* _TASK TO COMPLETE_:
Using the data below, repeat all of it precisely.
begin COLLECTED MATERIAL
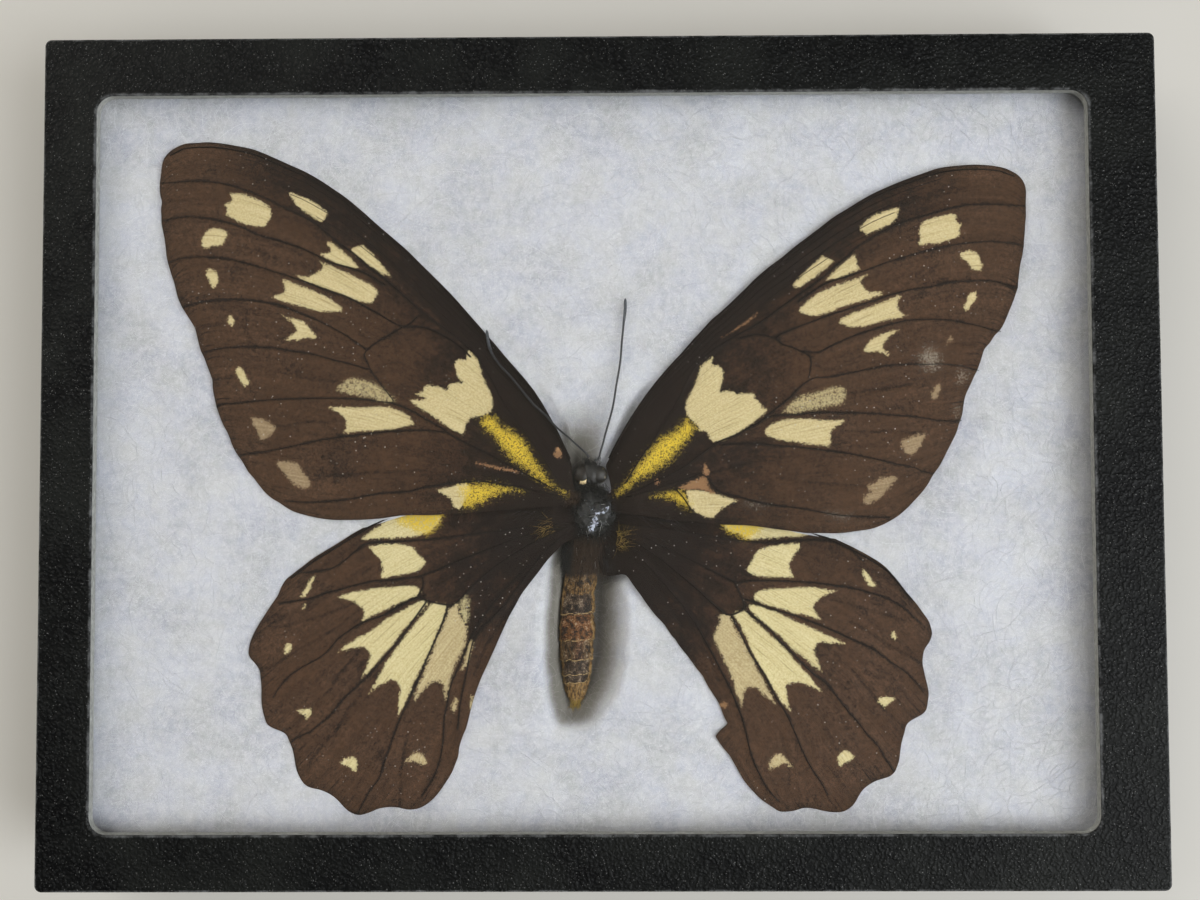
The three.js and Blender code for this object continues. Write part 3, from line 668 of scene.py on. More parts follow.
OUTLINES = {"forewing_left": FORE_LEFT, "forewing_right": FORE_RIGHT,
            "hindwing_left": HIND_LEFT, "hindwing_right": HIND_RIGHT}


AT_ONCE = 4_000_000


def near_to(points, path, reach):
    """The numbers of the points (n, 2) inside a path's box, which is made larger by reach."""
    low, high = path.min(axis=0) - reach, path.max(axis=0) + reach
    return np.flatnonzero(((points > low) & (points < high)).all(axis=1))


def to_edges(points, start, end):
    """How far each point (n, 2) is from the nearest of the edges from start to end."""
    edge = end - start
    gap = points[:, None] - start
    share = np.clip((gap * edge).sum(-1) / ((edge ** 2).sum(-1) + 1e-12), 0, 1)
    return np.linalg.norm(gap - share[..., None] * edge, axis=-1).min(axis=1)


def inside_by(points, outline, reach=6.0):
    """How far each point (n, 2) lies inside a closed outline, in mm, negative outside: the
    distance to the nearest edge, with its sign from how often a ray to the right crosses it.
    Points further than reach outside the outline's box are all reach outside."""
    far = np.full(len(points), -reach)
    near = near_to(points, outline, reach)
    start, end = outline, np.roll(outline, -1, axis=0)
    edge = end - start
    rise = np.where(edge[:, 1] == 0, 1e-12, edge[:, 1])
    for some in np.array_split(near, max(1, len(near) * len(outline) // AT_ONCE)):
        distance = to_edges(points[some], start, end)
        x, y = points[some, 0, None], points[some, 1, None]
        straddles = (start[:, 1] > y) != (end[:, 1] > y)
        crossed = straddles & (x < start[:, 0] + (y - start[:, 1]) * edge[:, 0] / rise)
        inside = crossed.sum(axis=1) % 2 == 1
        far[some] = np.maximum(np.where(inside, distance, -distance), -reach)
    return far


def from_line(points, path, reach=9.0):
    """How far each point (n, 2) is from an open path, in mm, and at most reach."""
    far = np.full(len(points), reach)
    near = near_to(points, path, reach)
    for some in np.array_split(near, max(1, len(near) * len(path) // AT_ONCE)):
        far[some] = np.minimum(to_edges(points[some], path[:-1], path[1:]), reach)
    return far


SMOOTH_OUTLINES = {name: through(outline, 3, closed=True) for name, outline in OUTLINES.items()}
for name, outline in SMOOTH_OUTLINES.items():
    print(name, "spans", np.round(np.ptp(outline, axis=0), 1), "mm")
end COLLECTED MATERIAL
* _PROBLEM SOLUTION_:
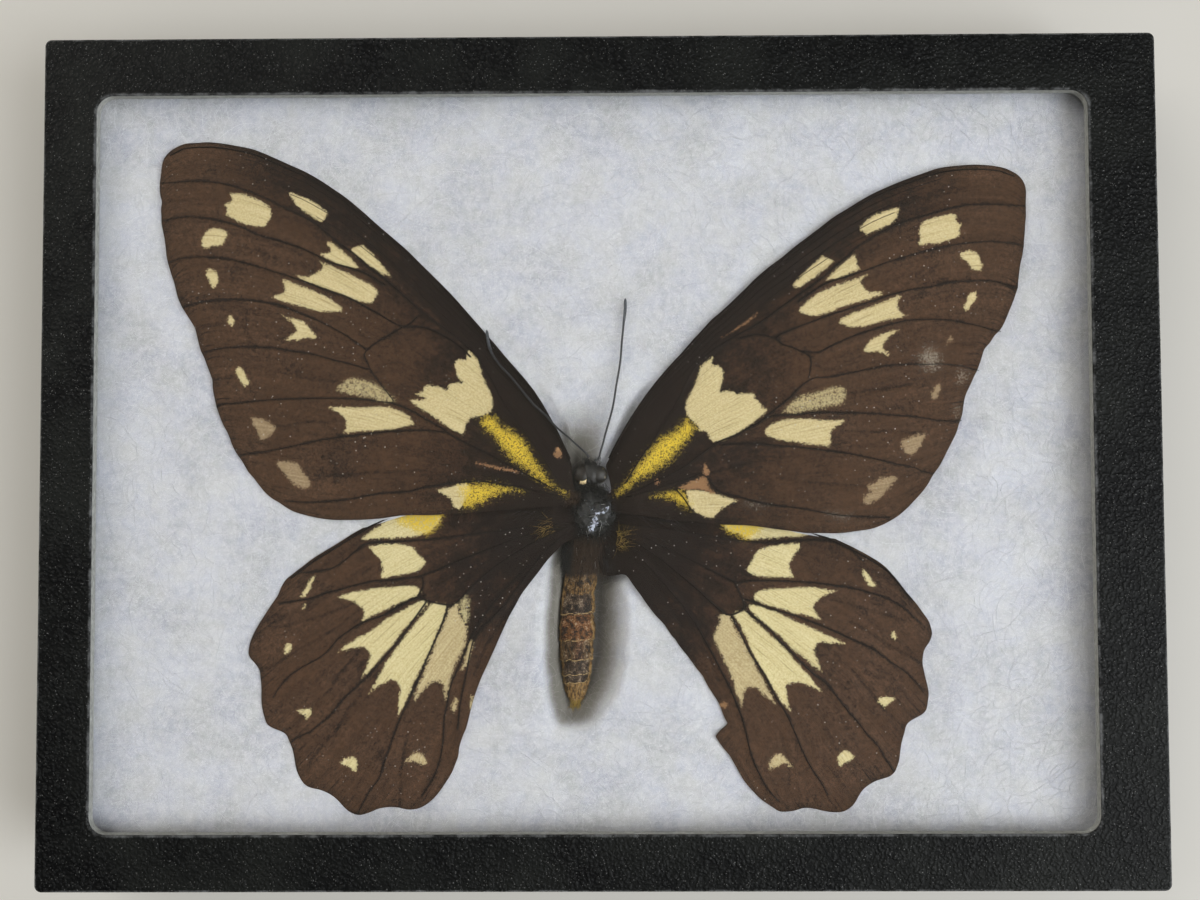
The three.js and Blender code for this object continues. Write part 3, from line 668 of scene.py on. More parts follow.
OUTLINES = {"forewing_left": FORE_LEFT, "forewing_right": FORE_RIGHT,
            "hindwing_left": HIND_LEFT, "hindwing_right": HIND_RIGHT}


AT_ONCE = 4_000_000


def near_to(points, path, reach):
    """The numbers of the points (n, 2) inside a path's box, which is made larger by reach."""
    low, high = path.min(axis=0) - reach, path.max(axis=0) + reach
    return np.flatnonzero(((points > low) & (points < high)).all(axis=1))


def to_edges(points, start, end):
    """How far each point (n, 2) is from the nearest of the edges from start to end."""
    edge = end - start
    gap = points[:, None] - start
    share = np.clip((gap * edge).sum(-1) / ((edge ** 2).sum(-1) + 1e-12), 0, 1)
    return np.linalg.norm(gap - share[..., None] * edge, axis=-1).min(axis=1)


def inside_by(points, outline, reach=6.0):
    """How far each point (n, 2) lies inside a closed outline, in mm, negative outside: the
    distance to the nearest edge, with its sign from how often a ray to the right crosses it.
    Points further than reach outside the outline's box are all reach outside."""
    far = np.full(len(points), -reach)
    near = near_to(points, outline, reach)
    start, end = outline, np.roll(outline, -1, axis=0)
    edge = end - start
    rise = np.where(edge[:, 1] == 0, 1e-12, edge[:, 1])
    for some in np.array_split(near, max(1, len(near) * len(outline) // AT_ONCE)):
        distance = to_edges(points[some], start, end)
        x, y = points[some, 0, None], points[some, 1, None]
        straddles = (start[:, 1] > y) != (end[:, 1] > y)
        crossed = straddles & (x < start[:, 0] + (y - start[:, 1]) * edge[:, 0] / rise)
        inside = crossed.sum(axis=1) % 2 == 1
        far[some] = np.maximum(np.where(inside, distance, -distance), -reach)
    return far


def from_line(points, path, reach=9.0):
    """How far each point (n, 2) is from an open path, in mm, and at most reach."""
    far = np.full(len(points), reach)
    near = near_to(points, path, reach)
    for some in np.array_split(near, max(1, len(near) * len(path) // AT_ONCE)):
        far[some] = np.minimum(to_edges(points[some], path[:-1], path[1:]), reach)
    return far


SMOOTH_OUTLINES = {name: through(outline, 3, closed=True) for name, outline in OUTLINES.items()}
for name, outline in SMOOTH_OUTLINES.items():
    print(name, "spans", np.round(np.ptp(outline, axis=0), 1), "mm")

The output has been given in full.